_Directive_.
Quote every line from the top of the listing down to and including the line that contains "CLEAR_BOUNCES, GLOSSY_BOUNCES = 40, 24".

_Data excerpt_.
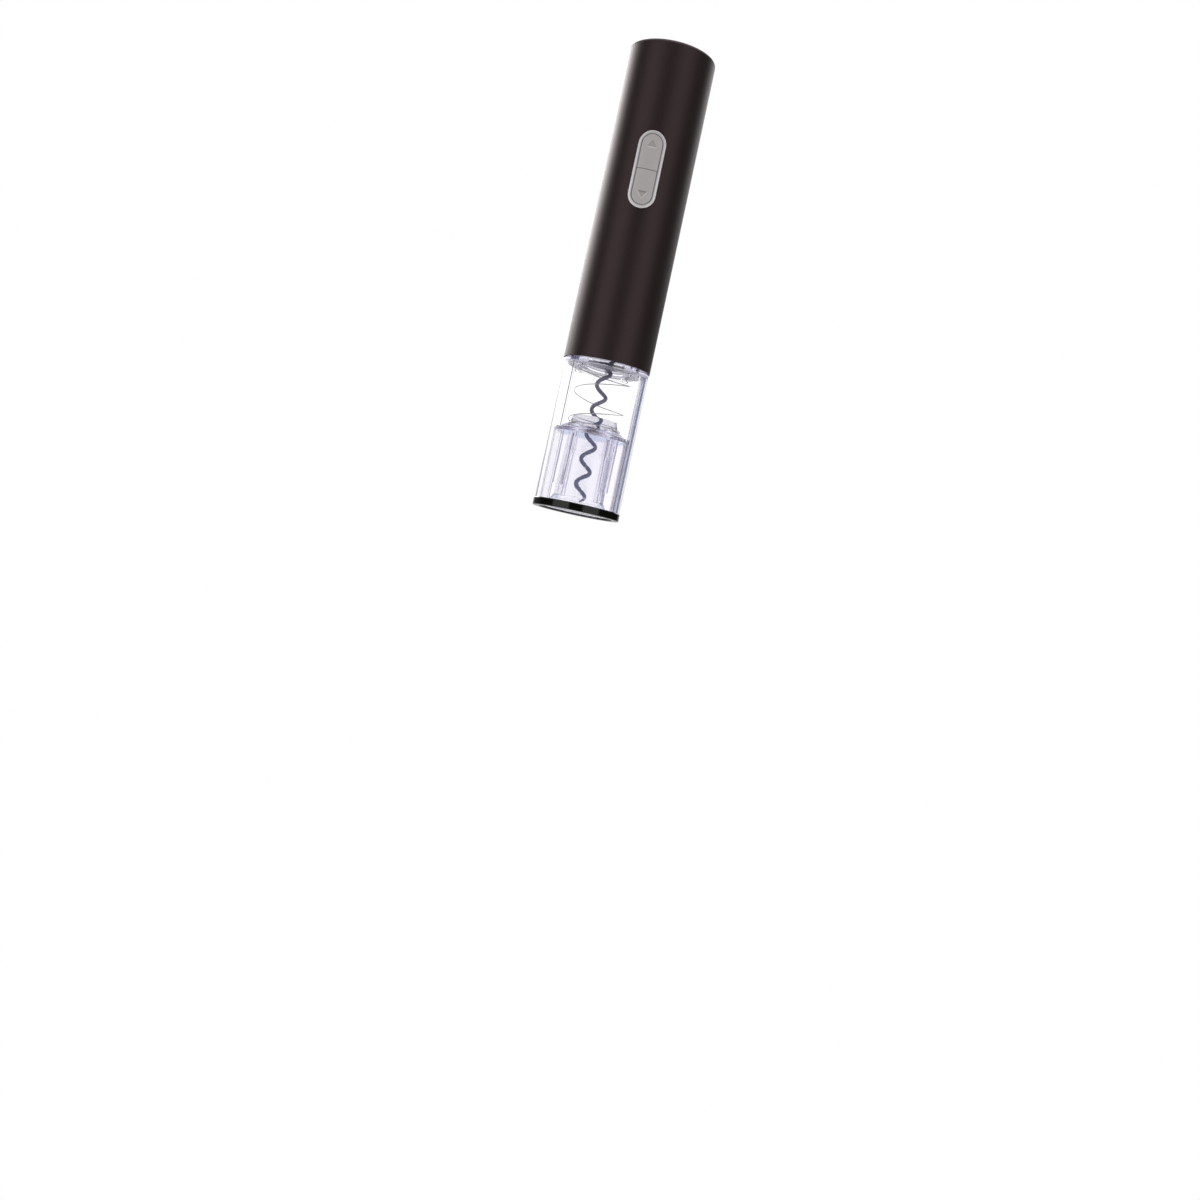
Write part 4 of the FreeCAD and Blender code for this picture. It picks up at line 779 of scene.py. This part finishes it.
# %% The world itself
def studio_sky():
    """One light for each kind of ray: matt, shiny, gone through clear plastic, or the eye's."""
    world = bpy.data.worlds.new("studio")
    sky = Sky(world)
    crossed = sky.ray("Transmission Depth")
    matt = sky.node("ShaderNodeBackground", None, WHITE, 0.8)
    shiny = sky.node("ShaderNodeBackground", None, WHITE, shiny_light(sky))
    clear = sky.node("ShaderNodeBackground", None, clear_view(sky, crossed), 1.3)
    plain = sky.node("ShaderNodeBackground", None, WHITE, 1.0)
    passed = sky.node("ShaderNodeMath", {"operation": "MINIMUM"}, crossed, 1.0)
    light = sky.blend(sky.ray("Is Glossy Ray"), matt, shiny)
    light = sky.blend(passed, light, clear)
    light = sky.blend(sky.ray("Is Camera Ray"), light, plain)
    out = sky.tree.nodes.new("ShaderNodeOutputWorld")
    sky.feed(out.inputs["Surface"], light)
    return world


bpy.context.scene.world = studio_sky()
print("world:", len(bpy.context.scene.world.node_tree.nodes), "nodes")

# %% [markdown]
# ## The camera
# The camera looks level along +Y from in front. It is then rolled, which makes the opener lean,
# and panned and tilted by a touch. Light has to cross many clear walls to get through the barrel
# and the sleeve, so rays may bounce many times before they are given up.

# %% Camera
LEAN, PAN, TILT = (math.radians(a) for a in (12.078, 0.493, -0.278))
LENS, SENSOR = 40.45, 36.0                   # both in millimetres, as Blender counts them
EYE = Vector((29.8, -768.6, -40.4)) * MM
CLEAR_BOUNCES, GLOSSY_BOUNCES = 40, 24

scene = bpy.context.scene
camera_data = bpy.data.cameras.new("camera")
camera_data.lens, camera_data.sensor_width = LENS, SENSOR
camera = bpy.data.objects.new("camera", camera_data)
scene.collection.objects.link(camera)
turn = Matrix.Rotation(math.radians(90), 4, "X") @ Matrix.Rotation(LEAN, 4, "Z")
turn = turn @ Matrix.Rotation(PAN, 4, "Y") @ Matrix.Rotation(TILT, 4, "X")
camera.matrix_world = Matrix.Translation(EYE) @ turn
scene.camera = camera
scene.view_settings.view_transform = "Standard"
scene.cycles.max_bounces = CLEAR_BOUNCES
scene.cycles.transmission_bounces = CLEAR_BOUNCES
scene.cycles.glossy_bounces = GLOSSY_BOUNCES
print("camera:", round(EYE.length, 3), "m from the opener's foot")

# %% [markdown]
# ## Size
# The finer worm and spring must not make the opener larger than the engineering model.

_Answer to the exercise_.
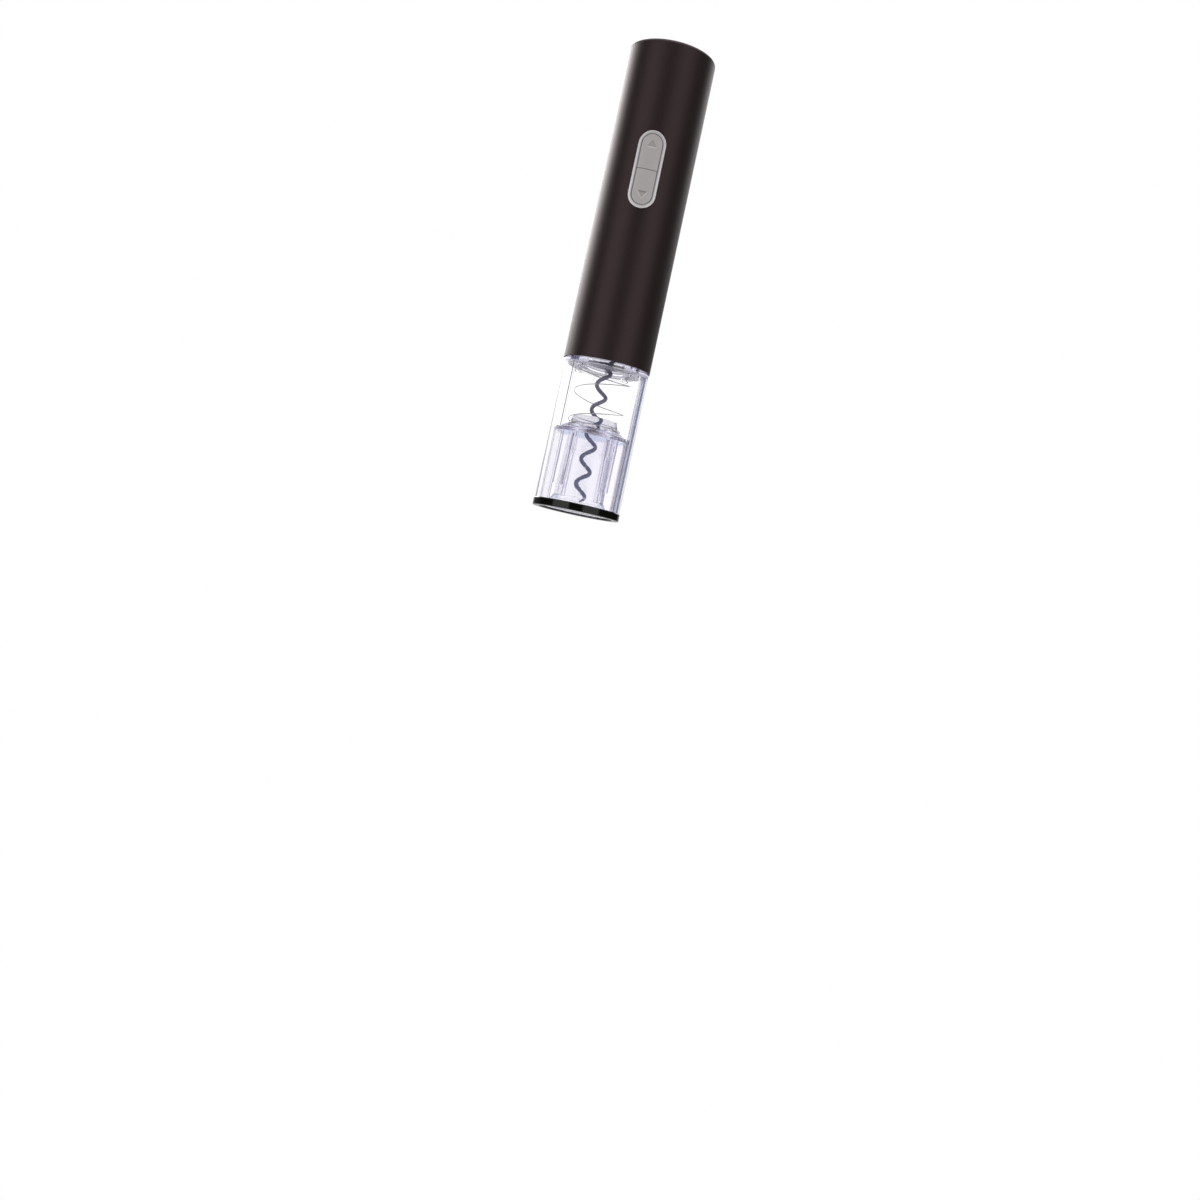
Write part 4 of the FreeCAD and Blender code for this picture. It picks up at line 779 of scene.py. This part finishes it.
# %% The world itself
def studio_sky():
    """One light for each kind of ray: matt, shiny, gone through clear plastic, or the eye's."""
    world = bpy.data.worlds.new("studio")
    sky = Sky(world)
    crossed = sky.ray("Transmission Depth")
    matt = sky.node("ShaderNodeBackground", None, WHITE, 0.8)
    shiny = sky.node("ShaderNodeBackground", None, WHITE, shiny_light(sky))
    clear = sky.node("ShaderNodeBackground", None, clear_view(sky, crossed), 1.3)
    plain = sky.node("ShaderNodeBackground", None, WHITE, 1.0)
    passed = sky.node("ShaderNodeMath", {"operation": "MINIMUM"}, crossed, 1.0)
    light = sky.blend(sky.ray("Is Glossy Ray"), matt, shiny)
    light = sky.blend(passed, light, clear)
    light = sky.blend(sky.ray("Is Camera Ray"), light, plain)
    out = sky.tree.nodes.new("ShaderNodeOutputWorld")
    sky.feed(out.inputs["Surface"], light)
    return world


bpy.context.scene.world = studio_sky()
print("world:", len(bpy.context.scene.world.node_tree.nodes), "nodes")

# %% [markdown]
# ## The camera
# The camera looks level along +Y from in front. It is then rolled, which makes the opener lean,
# and panned and tilted by a touch. Light has to cross many clear walls to get through the barrel
# and the sleeve, so rays may bounce many times before they are given up.

# %% Camera
LEAN, PAN, TILT = (math.radians(a) for a in (12.078, 0.493, -0.278))
LENS, SENSOR = 40.45, 36.0                   # both in millimetres, as Blender counts them
EYE = Vector((29.8, -768.6, -40.4)) * MM
CLEAR_BOUNCES, GLOSSY_BOUNCES = 40, 24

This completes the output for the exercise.